Soetkaroo is a small 1 hectare vineyard, producing award winning dessert wine, in the back garden of a beautiful Dutch colonial house along Prince Albert’s main street.
Herman and Susie Perold have planted up a hectare of land with Red Hanepoot, Red Muscatel, Petit Verdot and Touriga Nacional. Susie describes her vines as “forgiving”, and suitable for the terroir. They produce about 1,500 litres anually, and sell from their front living room, ie: the tasting room. As they live in “the winery” they are always more or
less there, but it would be polite to call first to arrange a tasting – 023 541 1768.

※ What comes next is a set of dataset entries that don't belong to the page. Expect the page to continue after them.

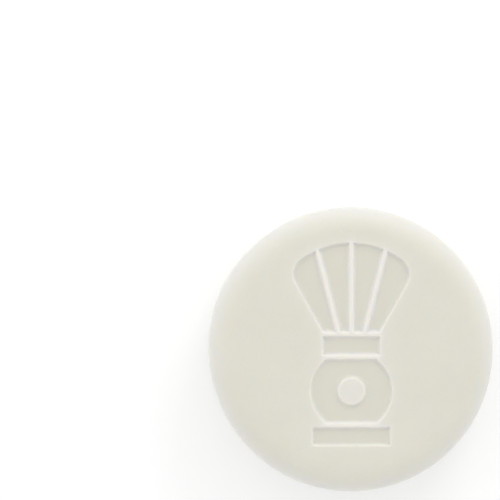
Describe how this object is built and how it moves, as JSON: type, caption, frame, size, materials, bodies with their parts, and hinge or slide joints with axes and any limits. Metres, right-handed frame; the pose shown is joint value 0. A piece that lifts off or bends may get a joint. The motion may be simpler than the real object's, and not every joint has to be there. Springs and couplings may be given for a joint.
{
  "type": "shaving soap puck",
  "caption": "Round puck of hard white shaving soap with soft shoulders and a shaving brush pressed into its upper face; lies in a bowl, mug or tin.",
  "frame": {"origin": "centre of the flat underside, on the surface that the puck lies on", "axes": "+Z along the puck's axis, out of the face with the pressed brush; +Y from the brush's foot towards its bristles; +X to the brush's right"},
  "size_m": [0.065, 0.065, 0.022],
  "materials": {
    "soap": "satin, waxy, slightly translucent pressed soap"
  },
  "bodies": {
    "root": {"soap_puck": "soap"}
  },
  "joints": []
}
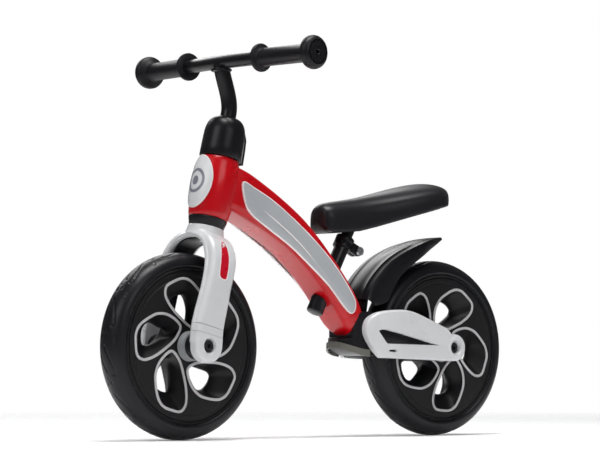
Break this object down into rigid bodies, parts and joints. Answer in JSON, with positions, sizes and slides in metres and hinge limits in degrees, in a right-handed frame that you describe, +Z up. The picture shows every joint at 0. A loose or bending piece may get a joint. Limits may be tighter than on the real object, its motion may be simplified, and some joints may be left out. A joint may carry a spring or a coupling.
{
  "type": "balance bike",
  "caption": "Toddler balance bike with a curved beam frame, arched fork, foam tyres on open rims, and a saddle and handlebar that slide up and down.",
  "frame": {"origin": "on the ground, midway between the two axles, in the middle plane", "axes": "+X forward, +Y to the rider's left, +Z up"},
  "size_m": [0.722, 0.3776, 0.5415],
  "materials": {
    "red_paint": "high gloss lacquer",
    "grey_panel": "satin silver-grey panel with a pale outline",
    "badge": "gloss, plain concentric rings",
    "white_plastic": "gloss moulded white",
    "black_plastic": "fine grained black moulding",
    "rim_plastic": "satin black moulding with thin grey outlines",
    "tyre": "foam tyre, matt to satin",
    "grip_rubber": "soft satin rubber",
    "saddle_foam": "smooth moulded polyurethane foam skin",
    "black_paint": "semi-gloss powder coat",
    "grey_plastic": "satin grey moulding",
    "steel": "zinc plated"
  },
  "bodies": {
    "frame": {"frame_beam": "red_paint", "side_panel_left": "grey_panel", "side_panel_right": "grey_panel", "head_badge": "badge", "lower_headset_collar": "black_plastic", "lower_headset_bearing": "steel", "upper_headset_bearing": "steel", "seat_tube": "black_paint", "seat_tube_end_cap": "black_plastic", "seat_clamp": "black_plastic", "seat_clamp_bolt": "steel", "seat_clamp_nut": "steel", "rear_yoke": "black_plastic", "rear_cover_left": "white_plastic", "rear_cover_right": "white_plastic", "cover_insert_left": "black_plastic", "cover_insert_right": "black_plastic", "mudguard": "black_plastic", "mudguard_strut": "black_plastic", "tray_band": "grey_plastic", "rear_axle": "steel", "rear_axle_nut": "steel", "rear_spacer_left": "black_plastic", "rear_spacer_right": "black_plastic"},
    "fork": {"fork": "white_plastic", "fork_lining": "black_plastic", "steerer_tube": "steel", "steerer_clamp": "black_paint", "steerer_clamp_bolt": "steel", "head_cap": "black_plastic", "cap_tongue": "black_plastic", "front_axle": "steel", "front_axle_nut": "steel", "front_spacer_left": "black_plastic", "front_spacer_right": "black_plastic"},
    "front_wheel": {"front_tyre": "tyre", "front_rim": "rim_plastic", "front_hub_sleeve_left": "grey_plastic", "front_hub_sleeve_right": "grey_plastic", "front_bearing_left": "steel", "front_bearing_right": "steel"},
    "handlebar": {"stem": "black_paint", "handlebar_tube": "black_paint", "grip_left": "grip_rubber", "grip_right": "grip_rubber"},
    "rear_wheel": {"rear_tyre": "tyre", "rear_rim": "rim_plastic", "rear_hub_sleeve_left": "grey_plastic", "rear_hub_sleeve_right": "grey_plastic", "rear_bearing_left": "steel", "rear_bearing_right": "steel"},
    "saddle": {"seat_post": "black_paint", "saddle_base": "black_plastic", "saddle_pad": "saddle_foam", "saddle_nose_cover": "black_plastic"}
  },
  "joints": [
    {"name": "steering", "type": "hinge", "parent": "frame", "child": "fork", "pos_m": [0.22915, 0, 0.12579], "axis": [-0.2419, 0, 0.9703], "range_deg": [-50, 50]},
    {"name": "front_wheel_spin", "type": "hinge", "parent": "fork", "child": "front_wheel", "pos_m": [0.234, 0, 0.127], "axis": [0, 1, 0], "continuous": true},
    {"name": "handlebar_height", "type": "slide", "parent": "fork", "child": "handlebar", "axis": [-0.2419, 0, 0.9703], "range_m": [0, 0.036]},
    {"name": "rear_wheel_spin", "type": "hinge", "parent": "frame", "child": "rear_wheel", "pos_m": [-0.234, 0, 0.127], "axis": [0, 1, 0], "continuous": true},
    {"name": "seat_height", "type": "slide", "parent": "frame", "child": "saddle", "axis": [-0.4848, 0, 0.8746], "range_m": [0, 0.045]}
  ]
}
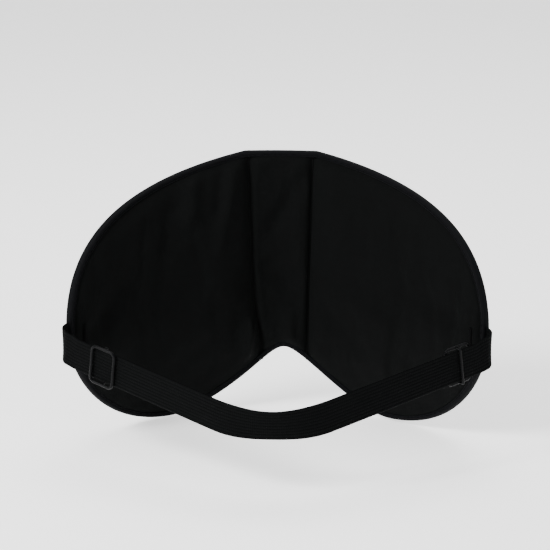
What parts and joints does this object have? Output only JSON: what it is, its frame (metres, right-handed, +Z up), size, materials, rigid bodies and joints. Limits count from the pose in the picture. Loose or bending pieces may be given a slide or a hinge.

At this time of year it’s olive harvest time, and Swartrivier and Kredow Olive Farms harvest tons of Manzanilla, Mission and Leccino and other varieties of olives for processing and olive oil. You can visit both farms and be taken on a tutored tasting and watch the process from harvesting, to pressing and blending.
If it’s figs you are after then Prince Albert is the place for you. Swartbult Figs (023 541 1924), is the largest producer of dried figs in the Southern Hemisphere. 40 tons of fresh Genoa figs translates into 5-7 tons of dried fruit each year. Weltevrede Figs, nearby (023 541 1229) grow Adams figs, rear ostrich, and grow naartjies and oranges.
Prince of Hams, Jason Lucas has been selling his air cured Spanish style Serrano Jamon’s for 8 years. He learned to cure ham from a master ham producer in Spain. The pure water and air in Prince Albert are optimal for producing the highest quality jamon.
The hams come from acorn fed organic pigs in Stellenbosch and Grabouw. The pork meat from these pigs has perfect oil and fat marbling so as to ensure the best taste. A jamon leg costs R2,500.
I’ve seen them in Spain for four and five thousand rand. The crafty Spanish know that Jason’s jamon is good, and in return for
supplying him with the exclusive rights for the jamon spices on the continent of Africa he has agreed not to sell his produce into Europe.
With a glass of dry white wine and some fresh crusty French bread the deep nutty/salty flavour of this jamon tastes exquisite.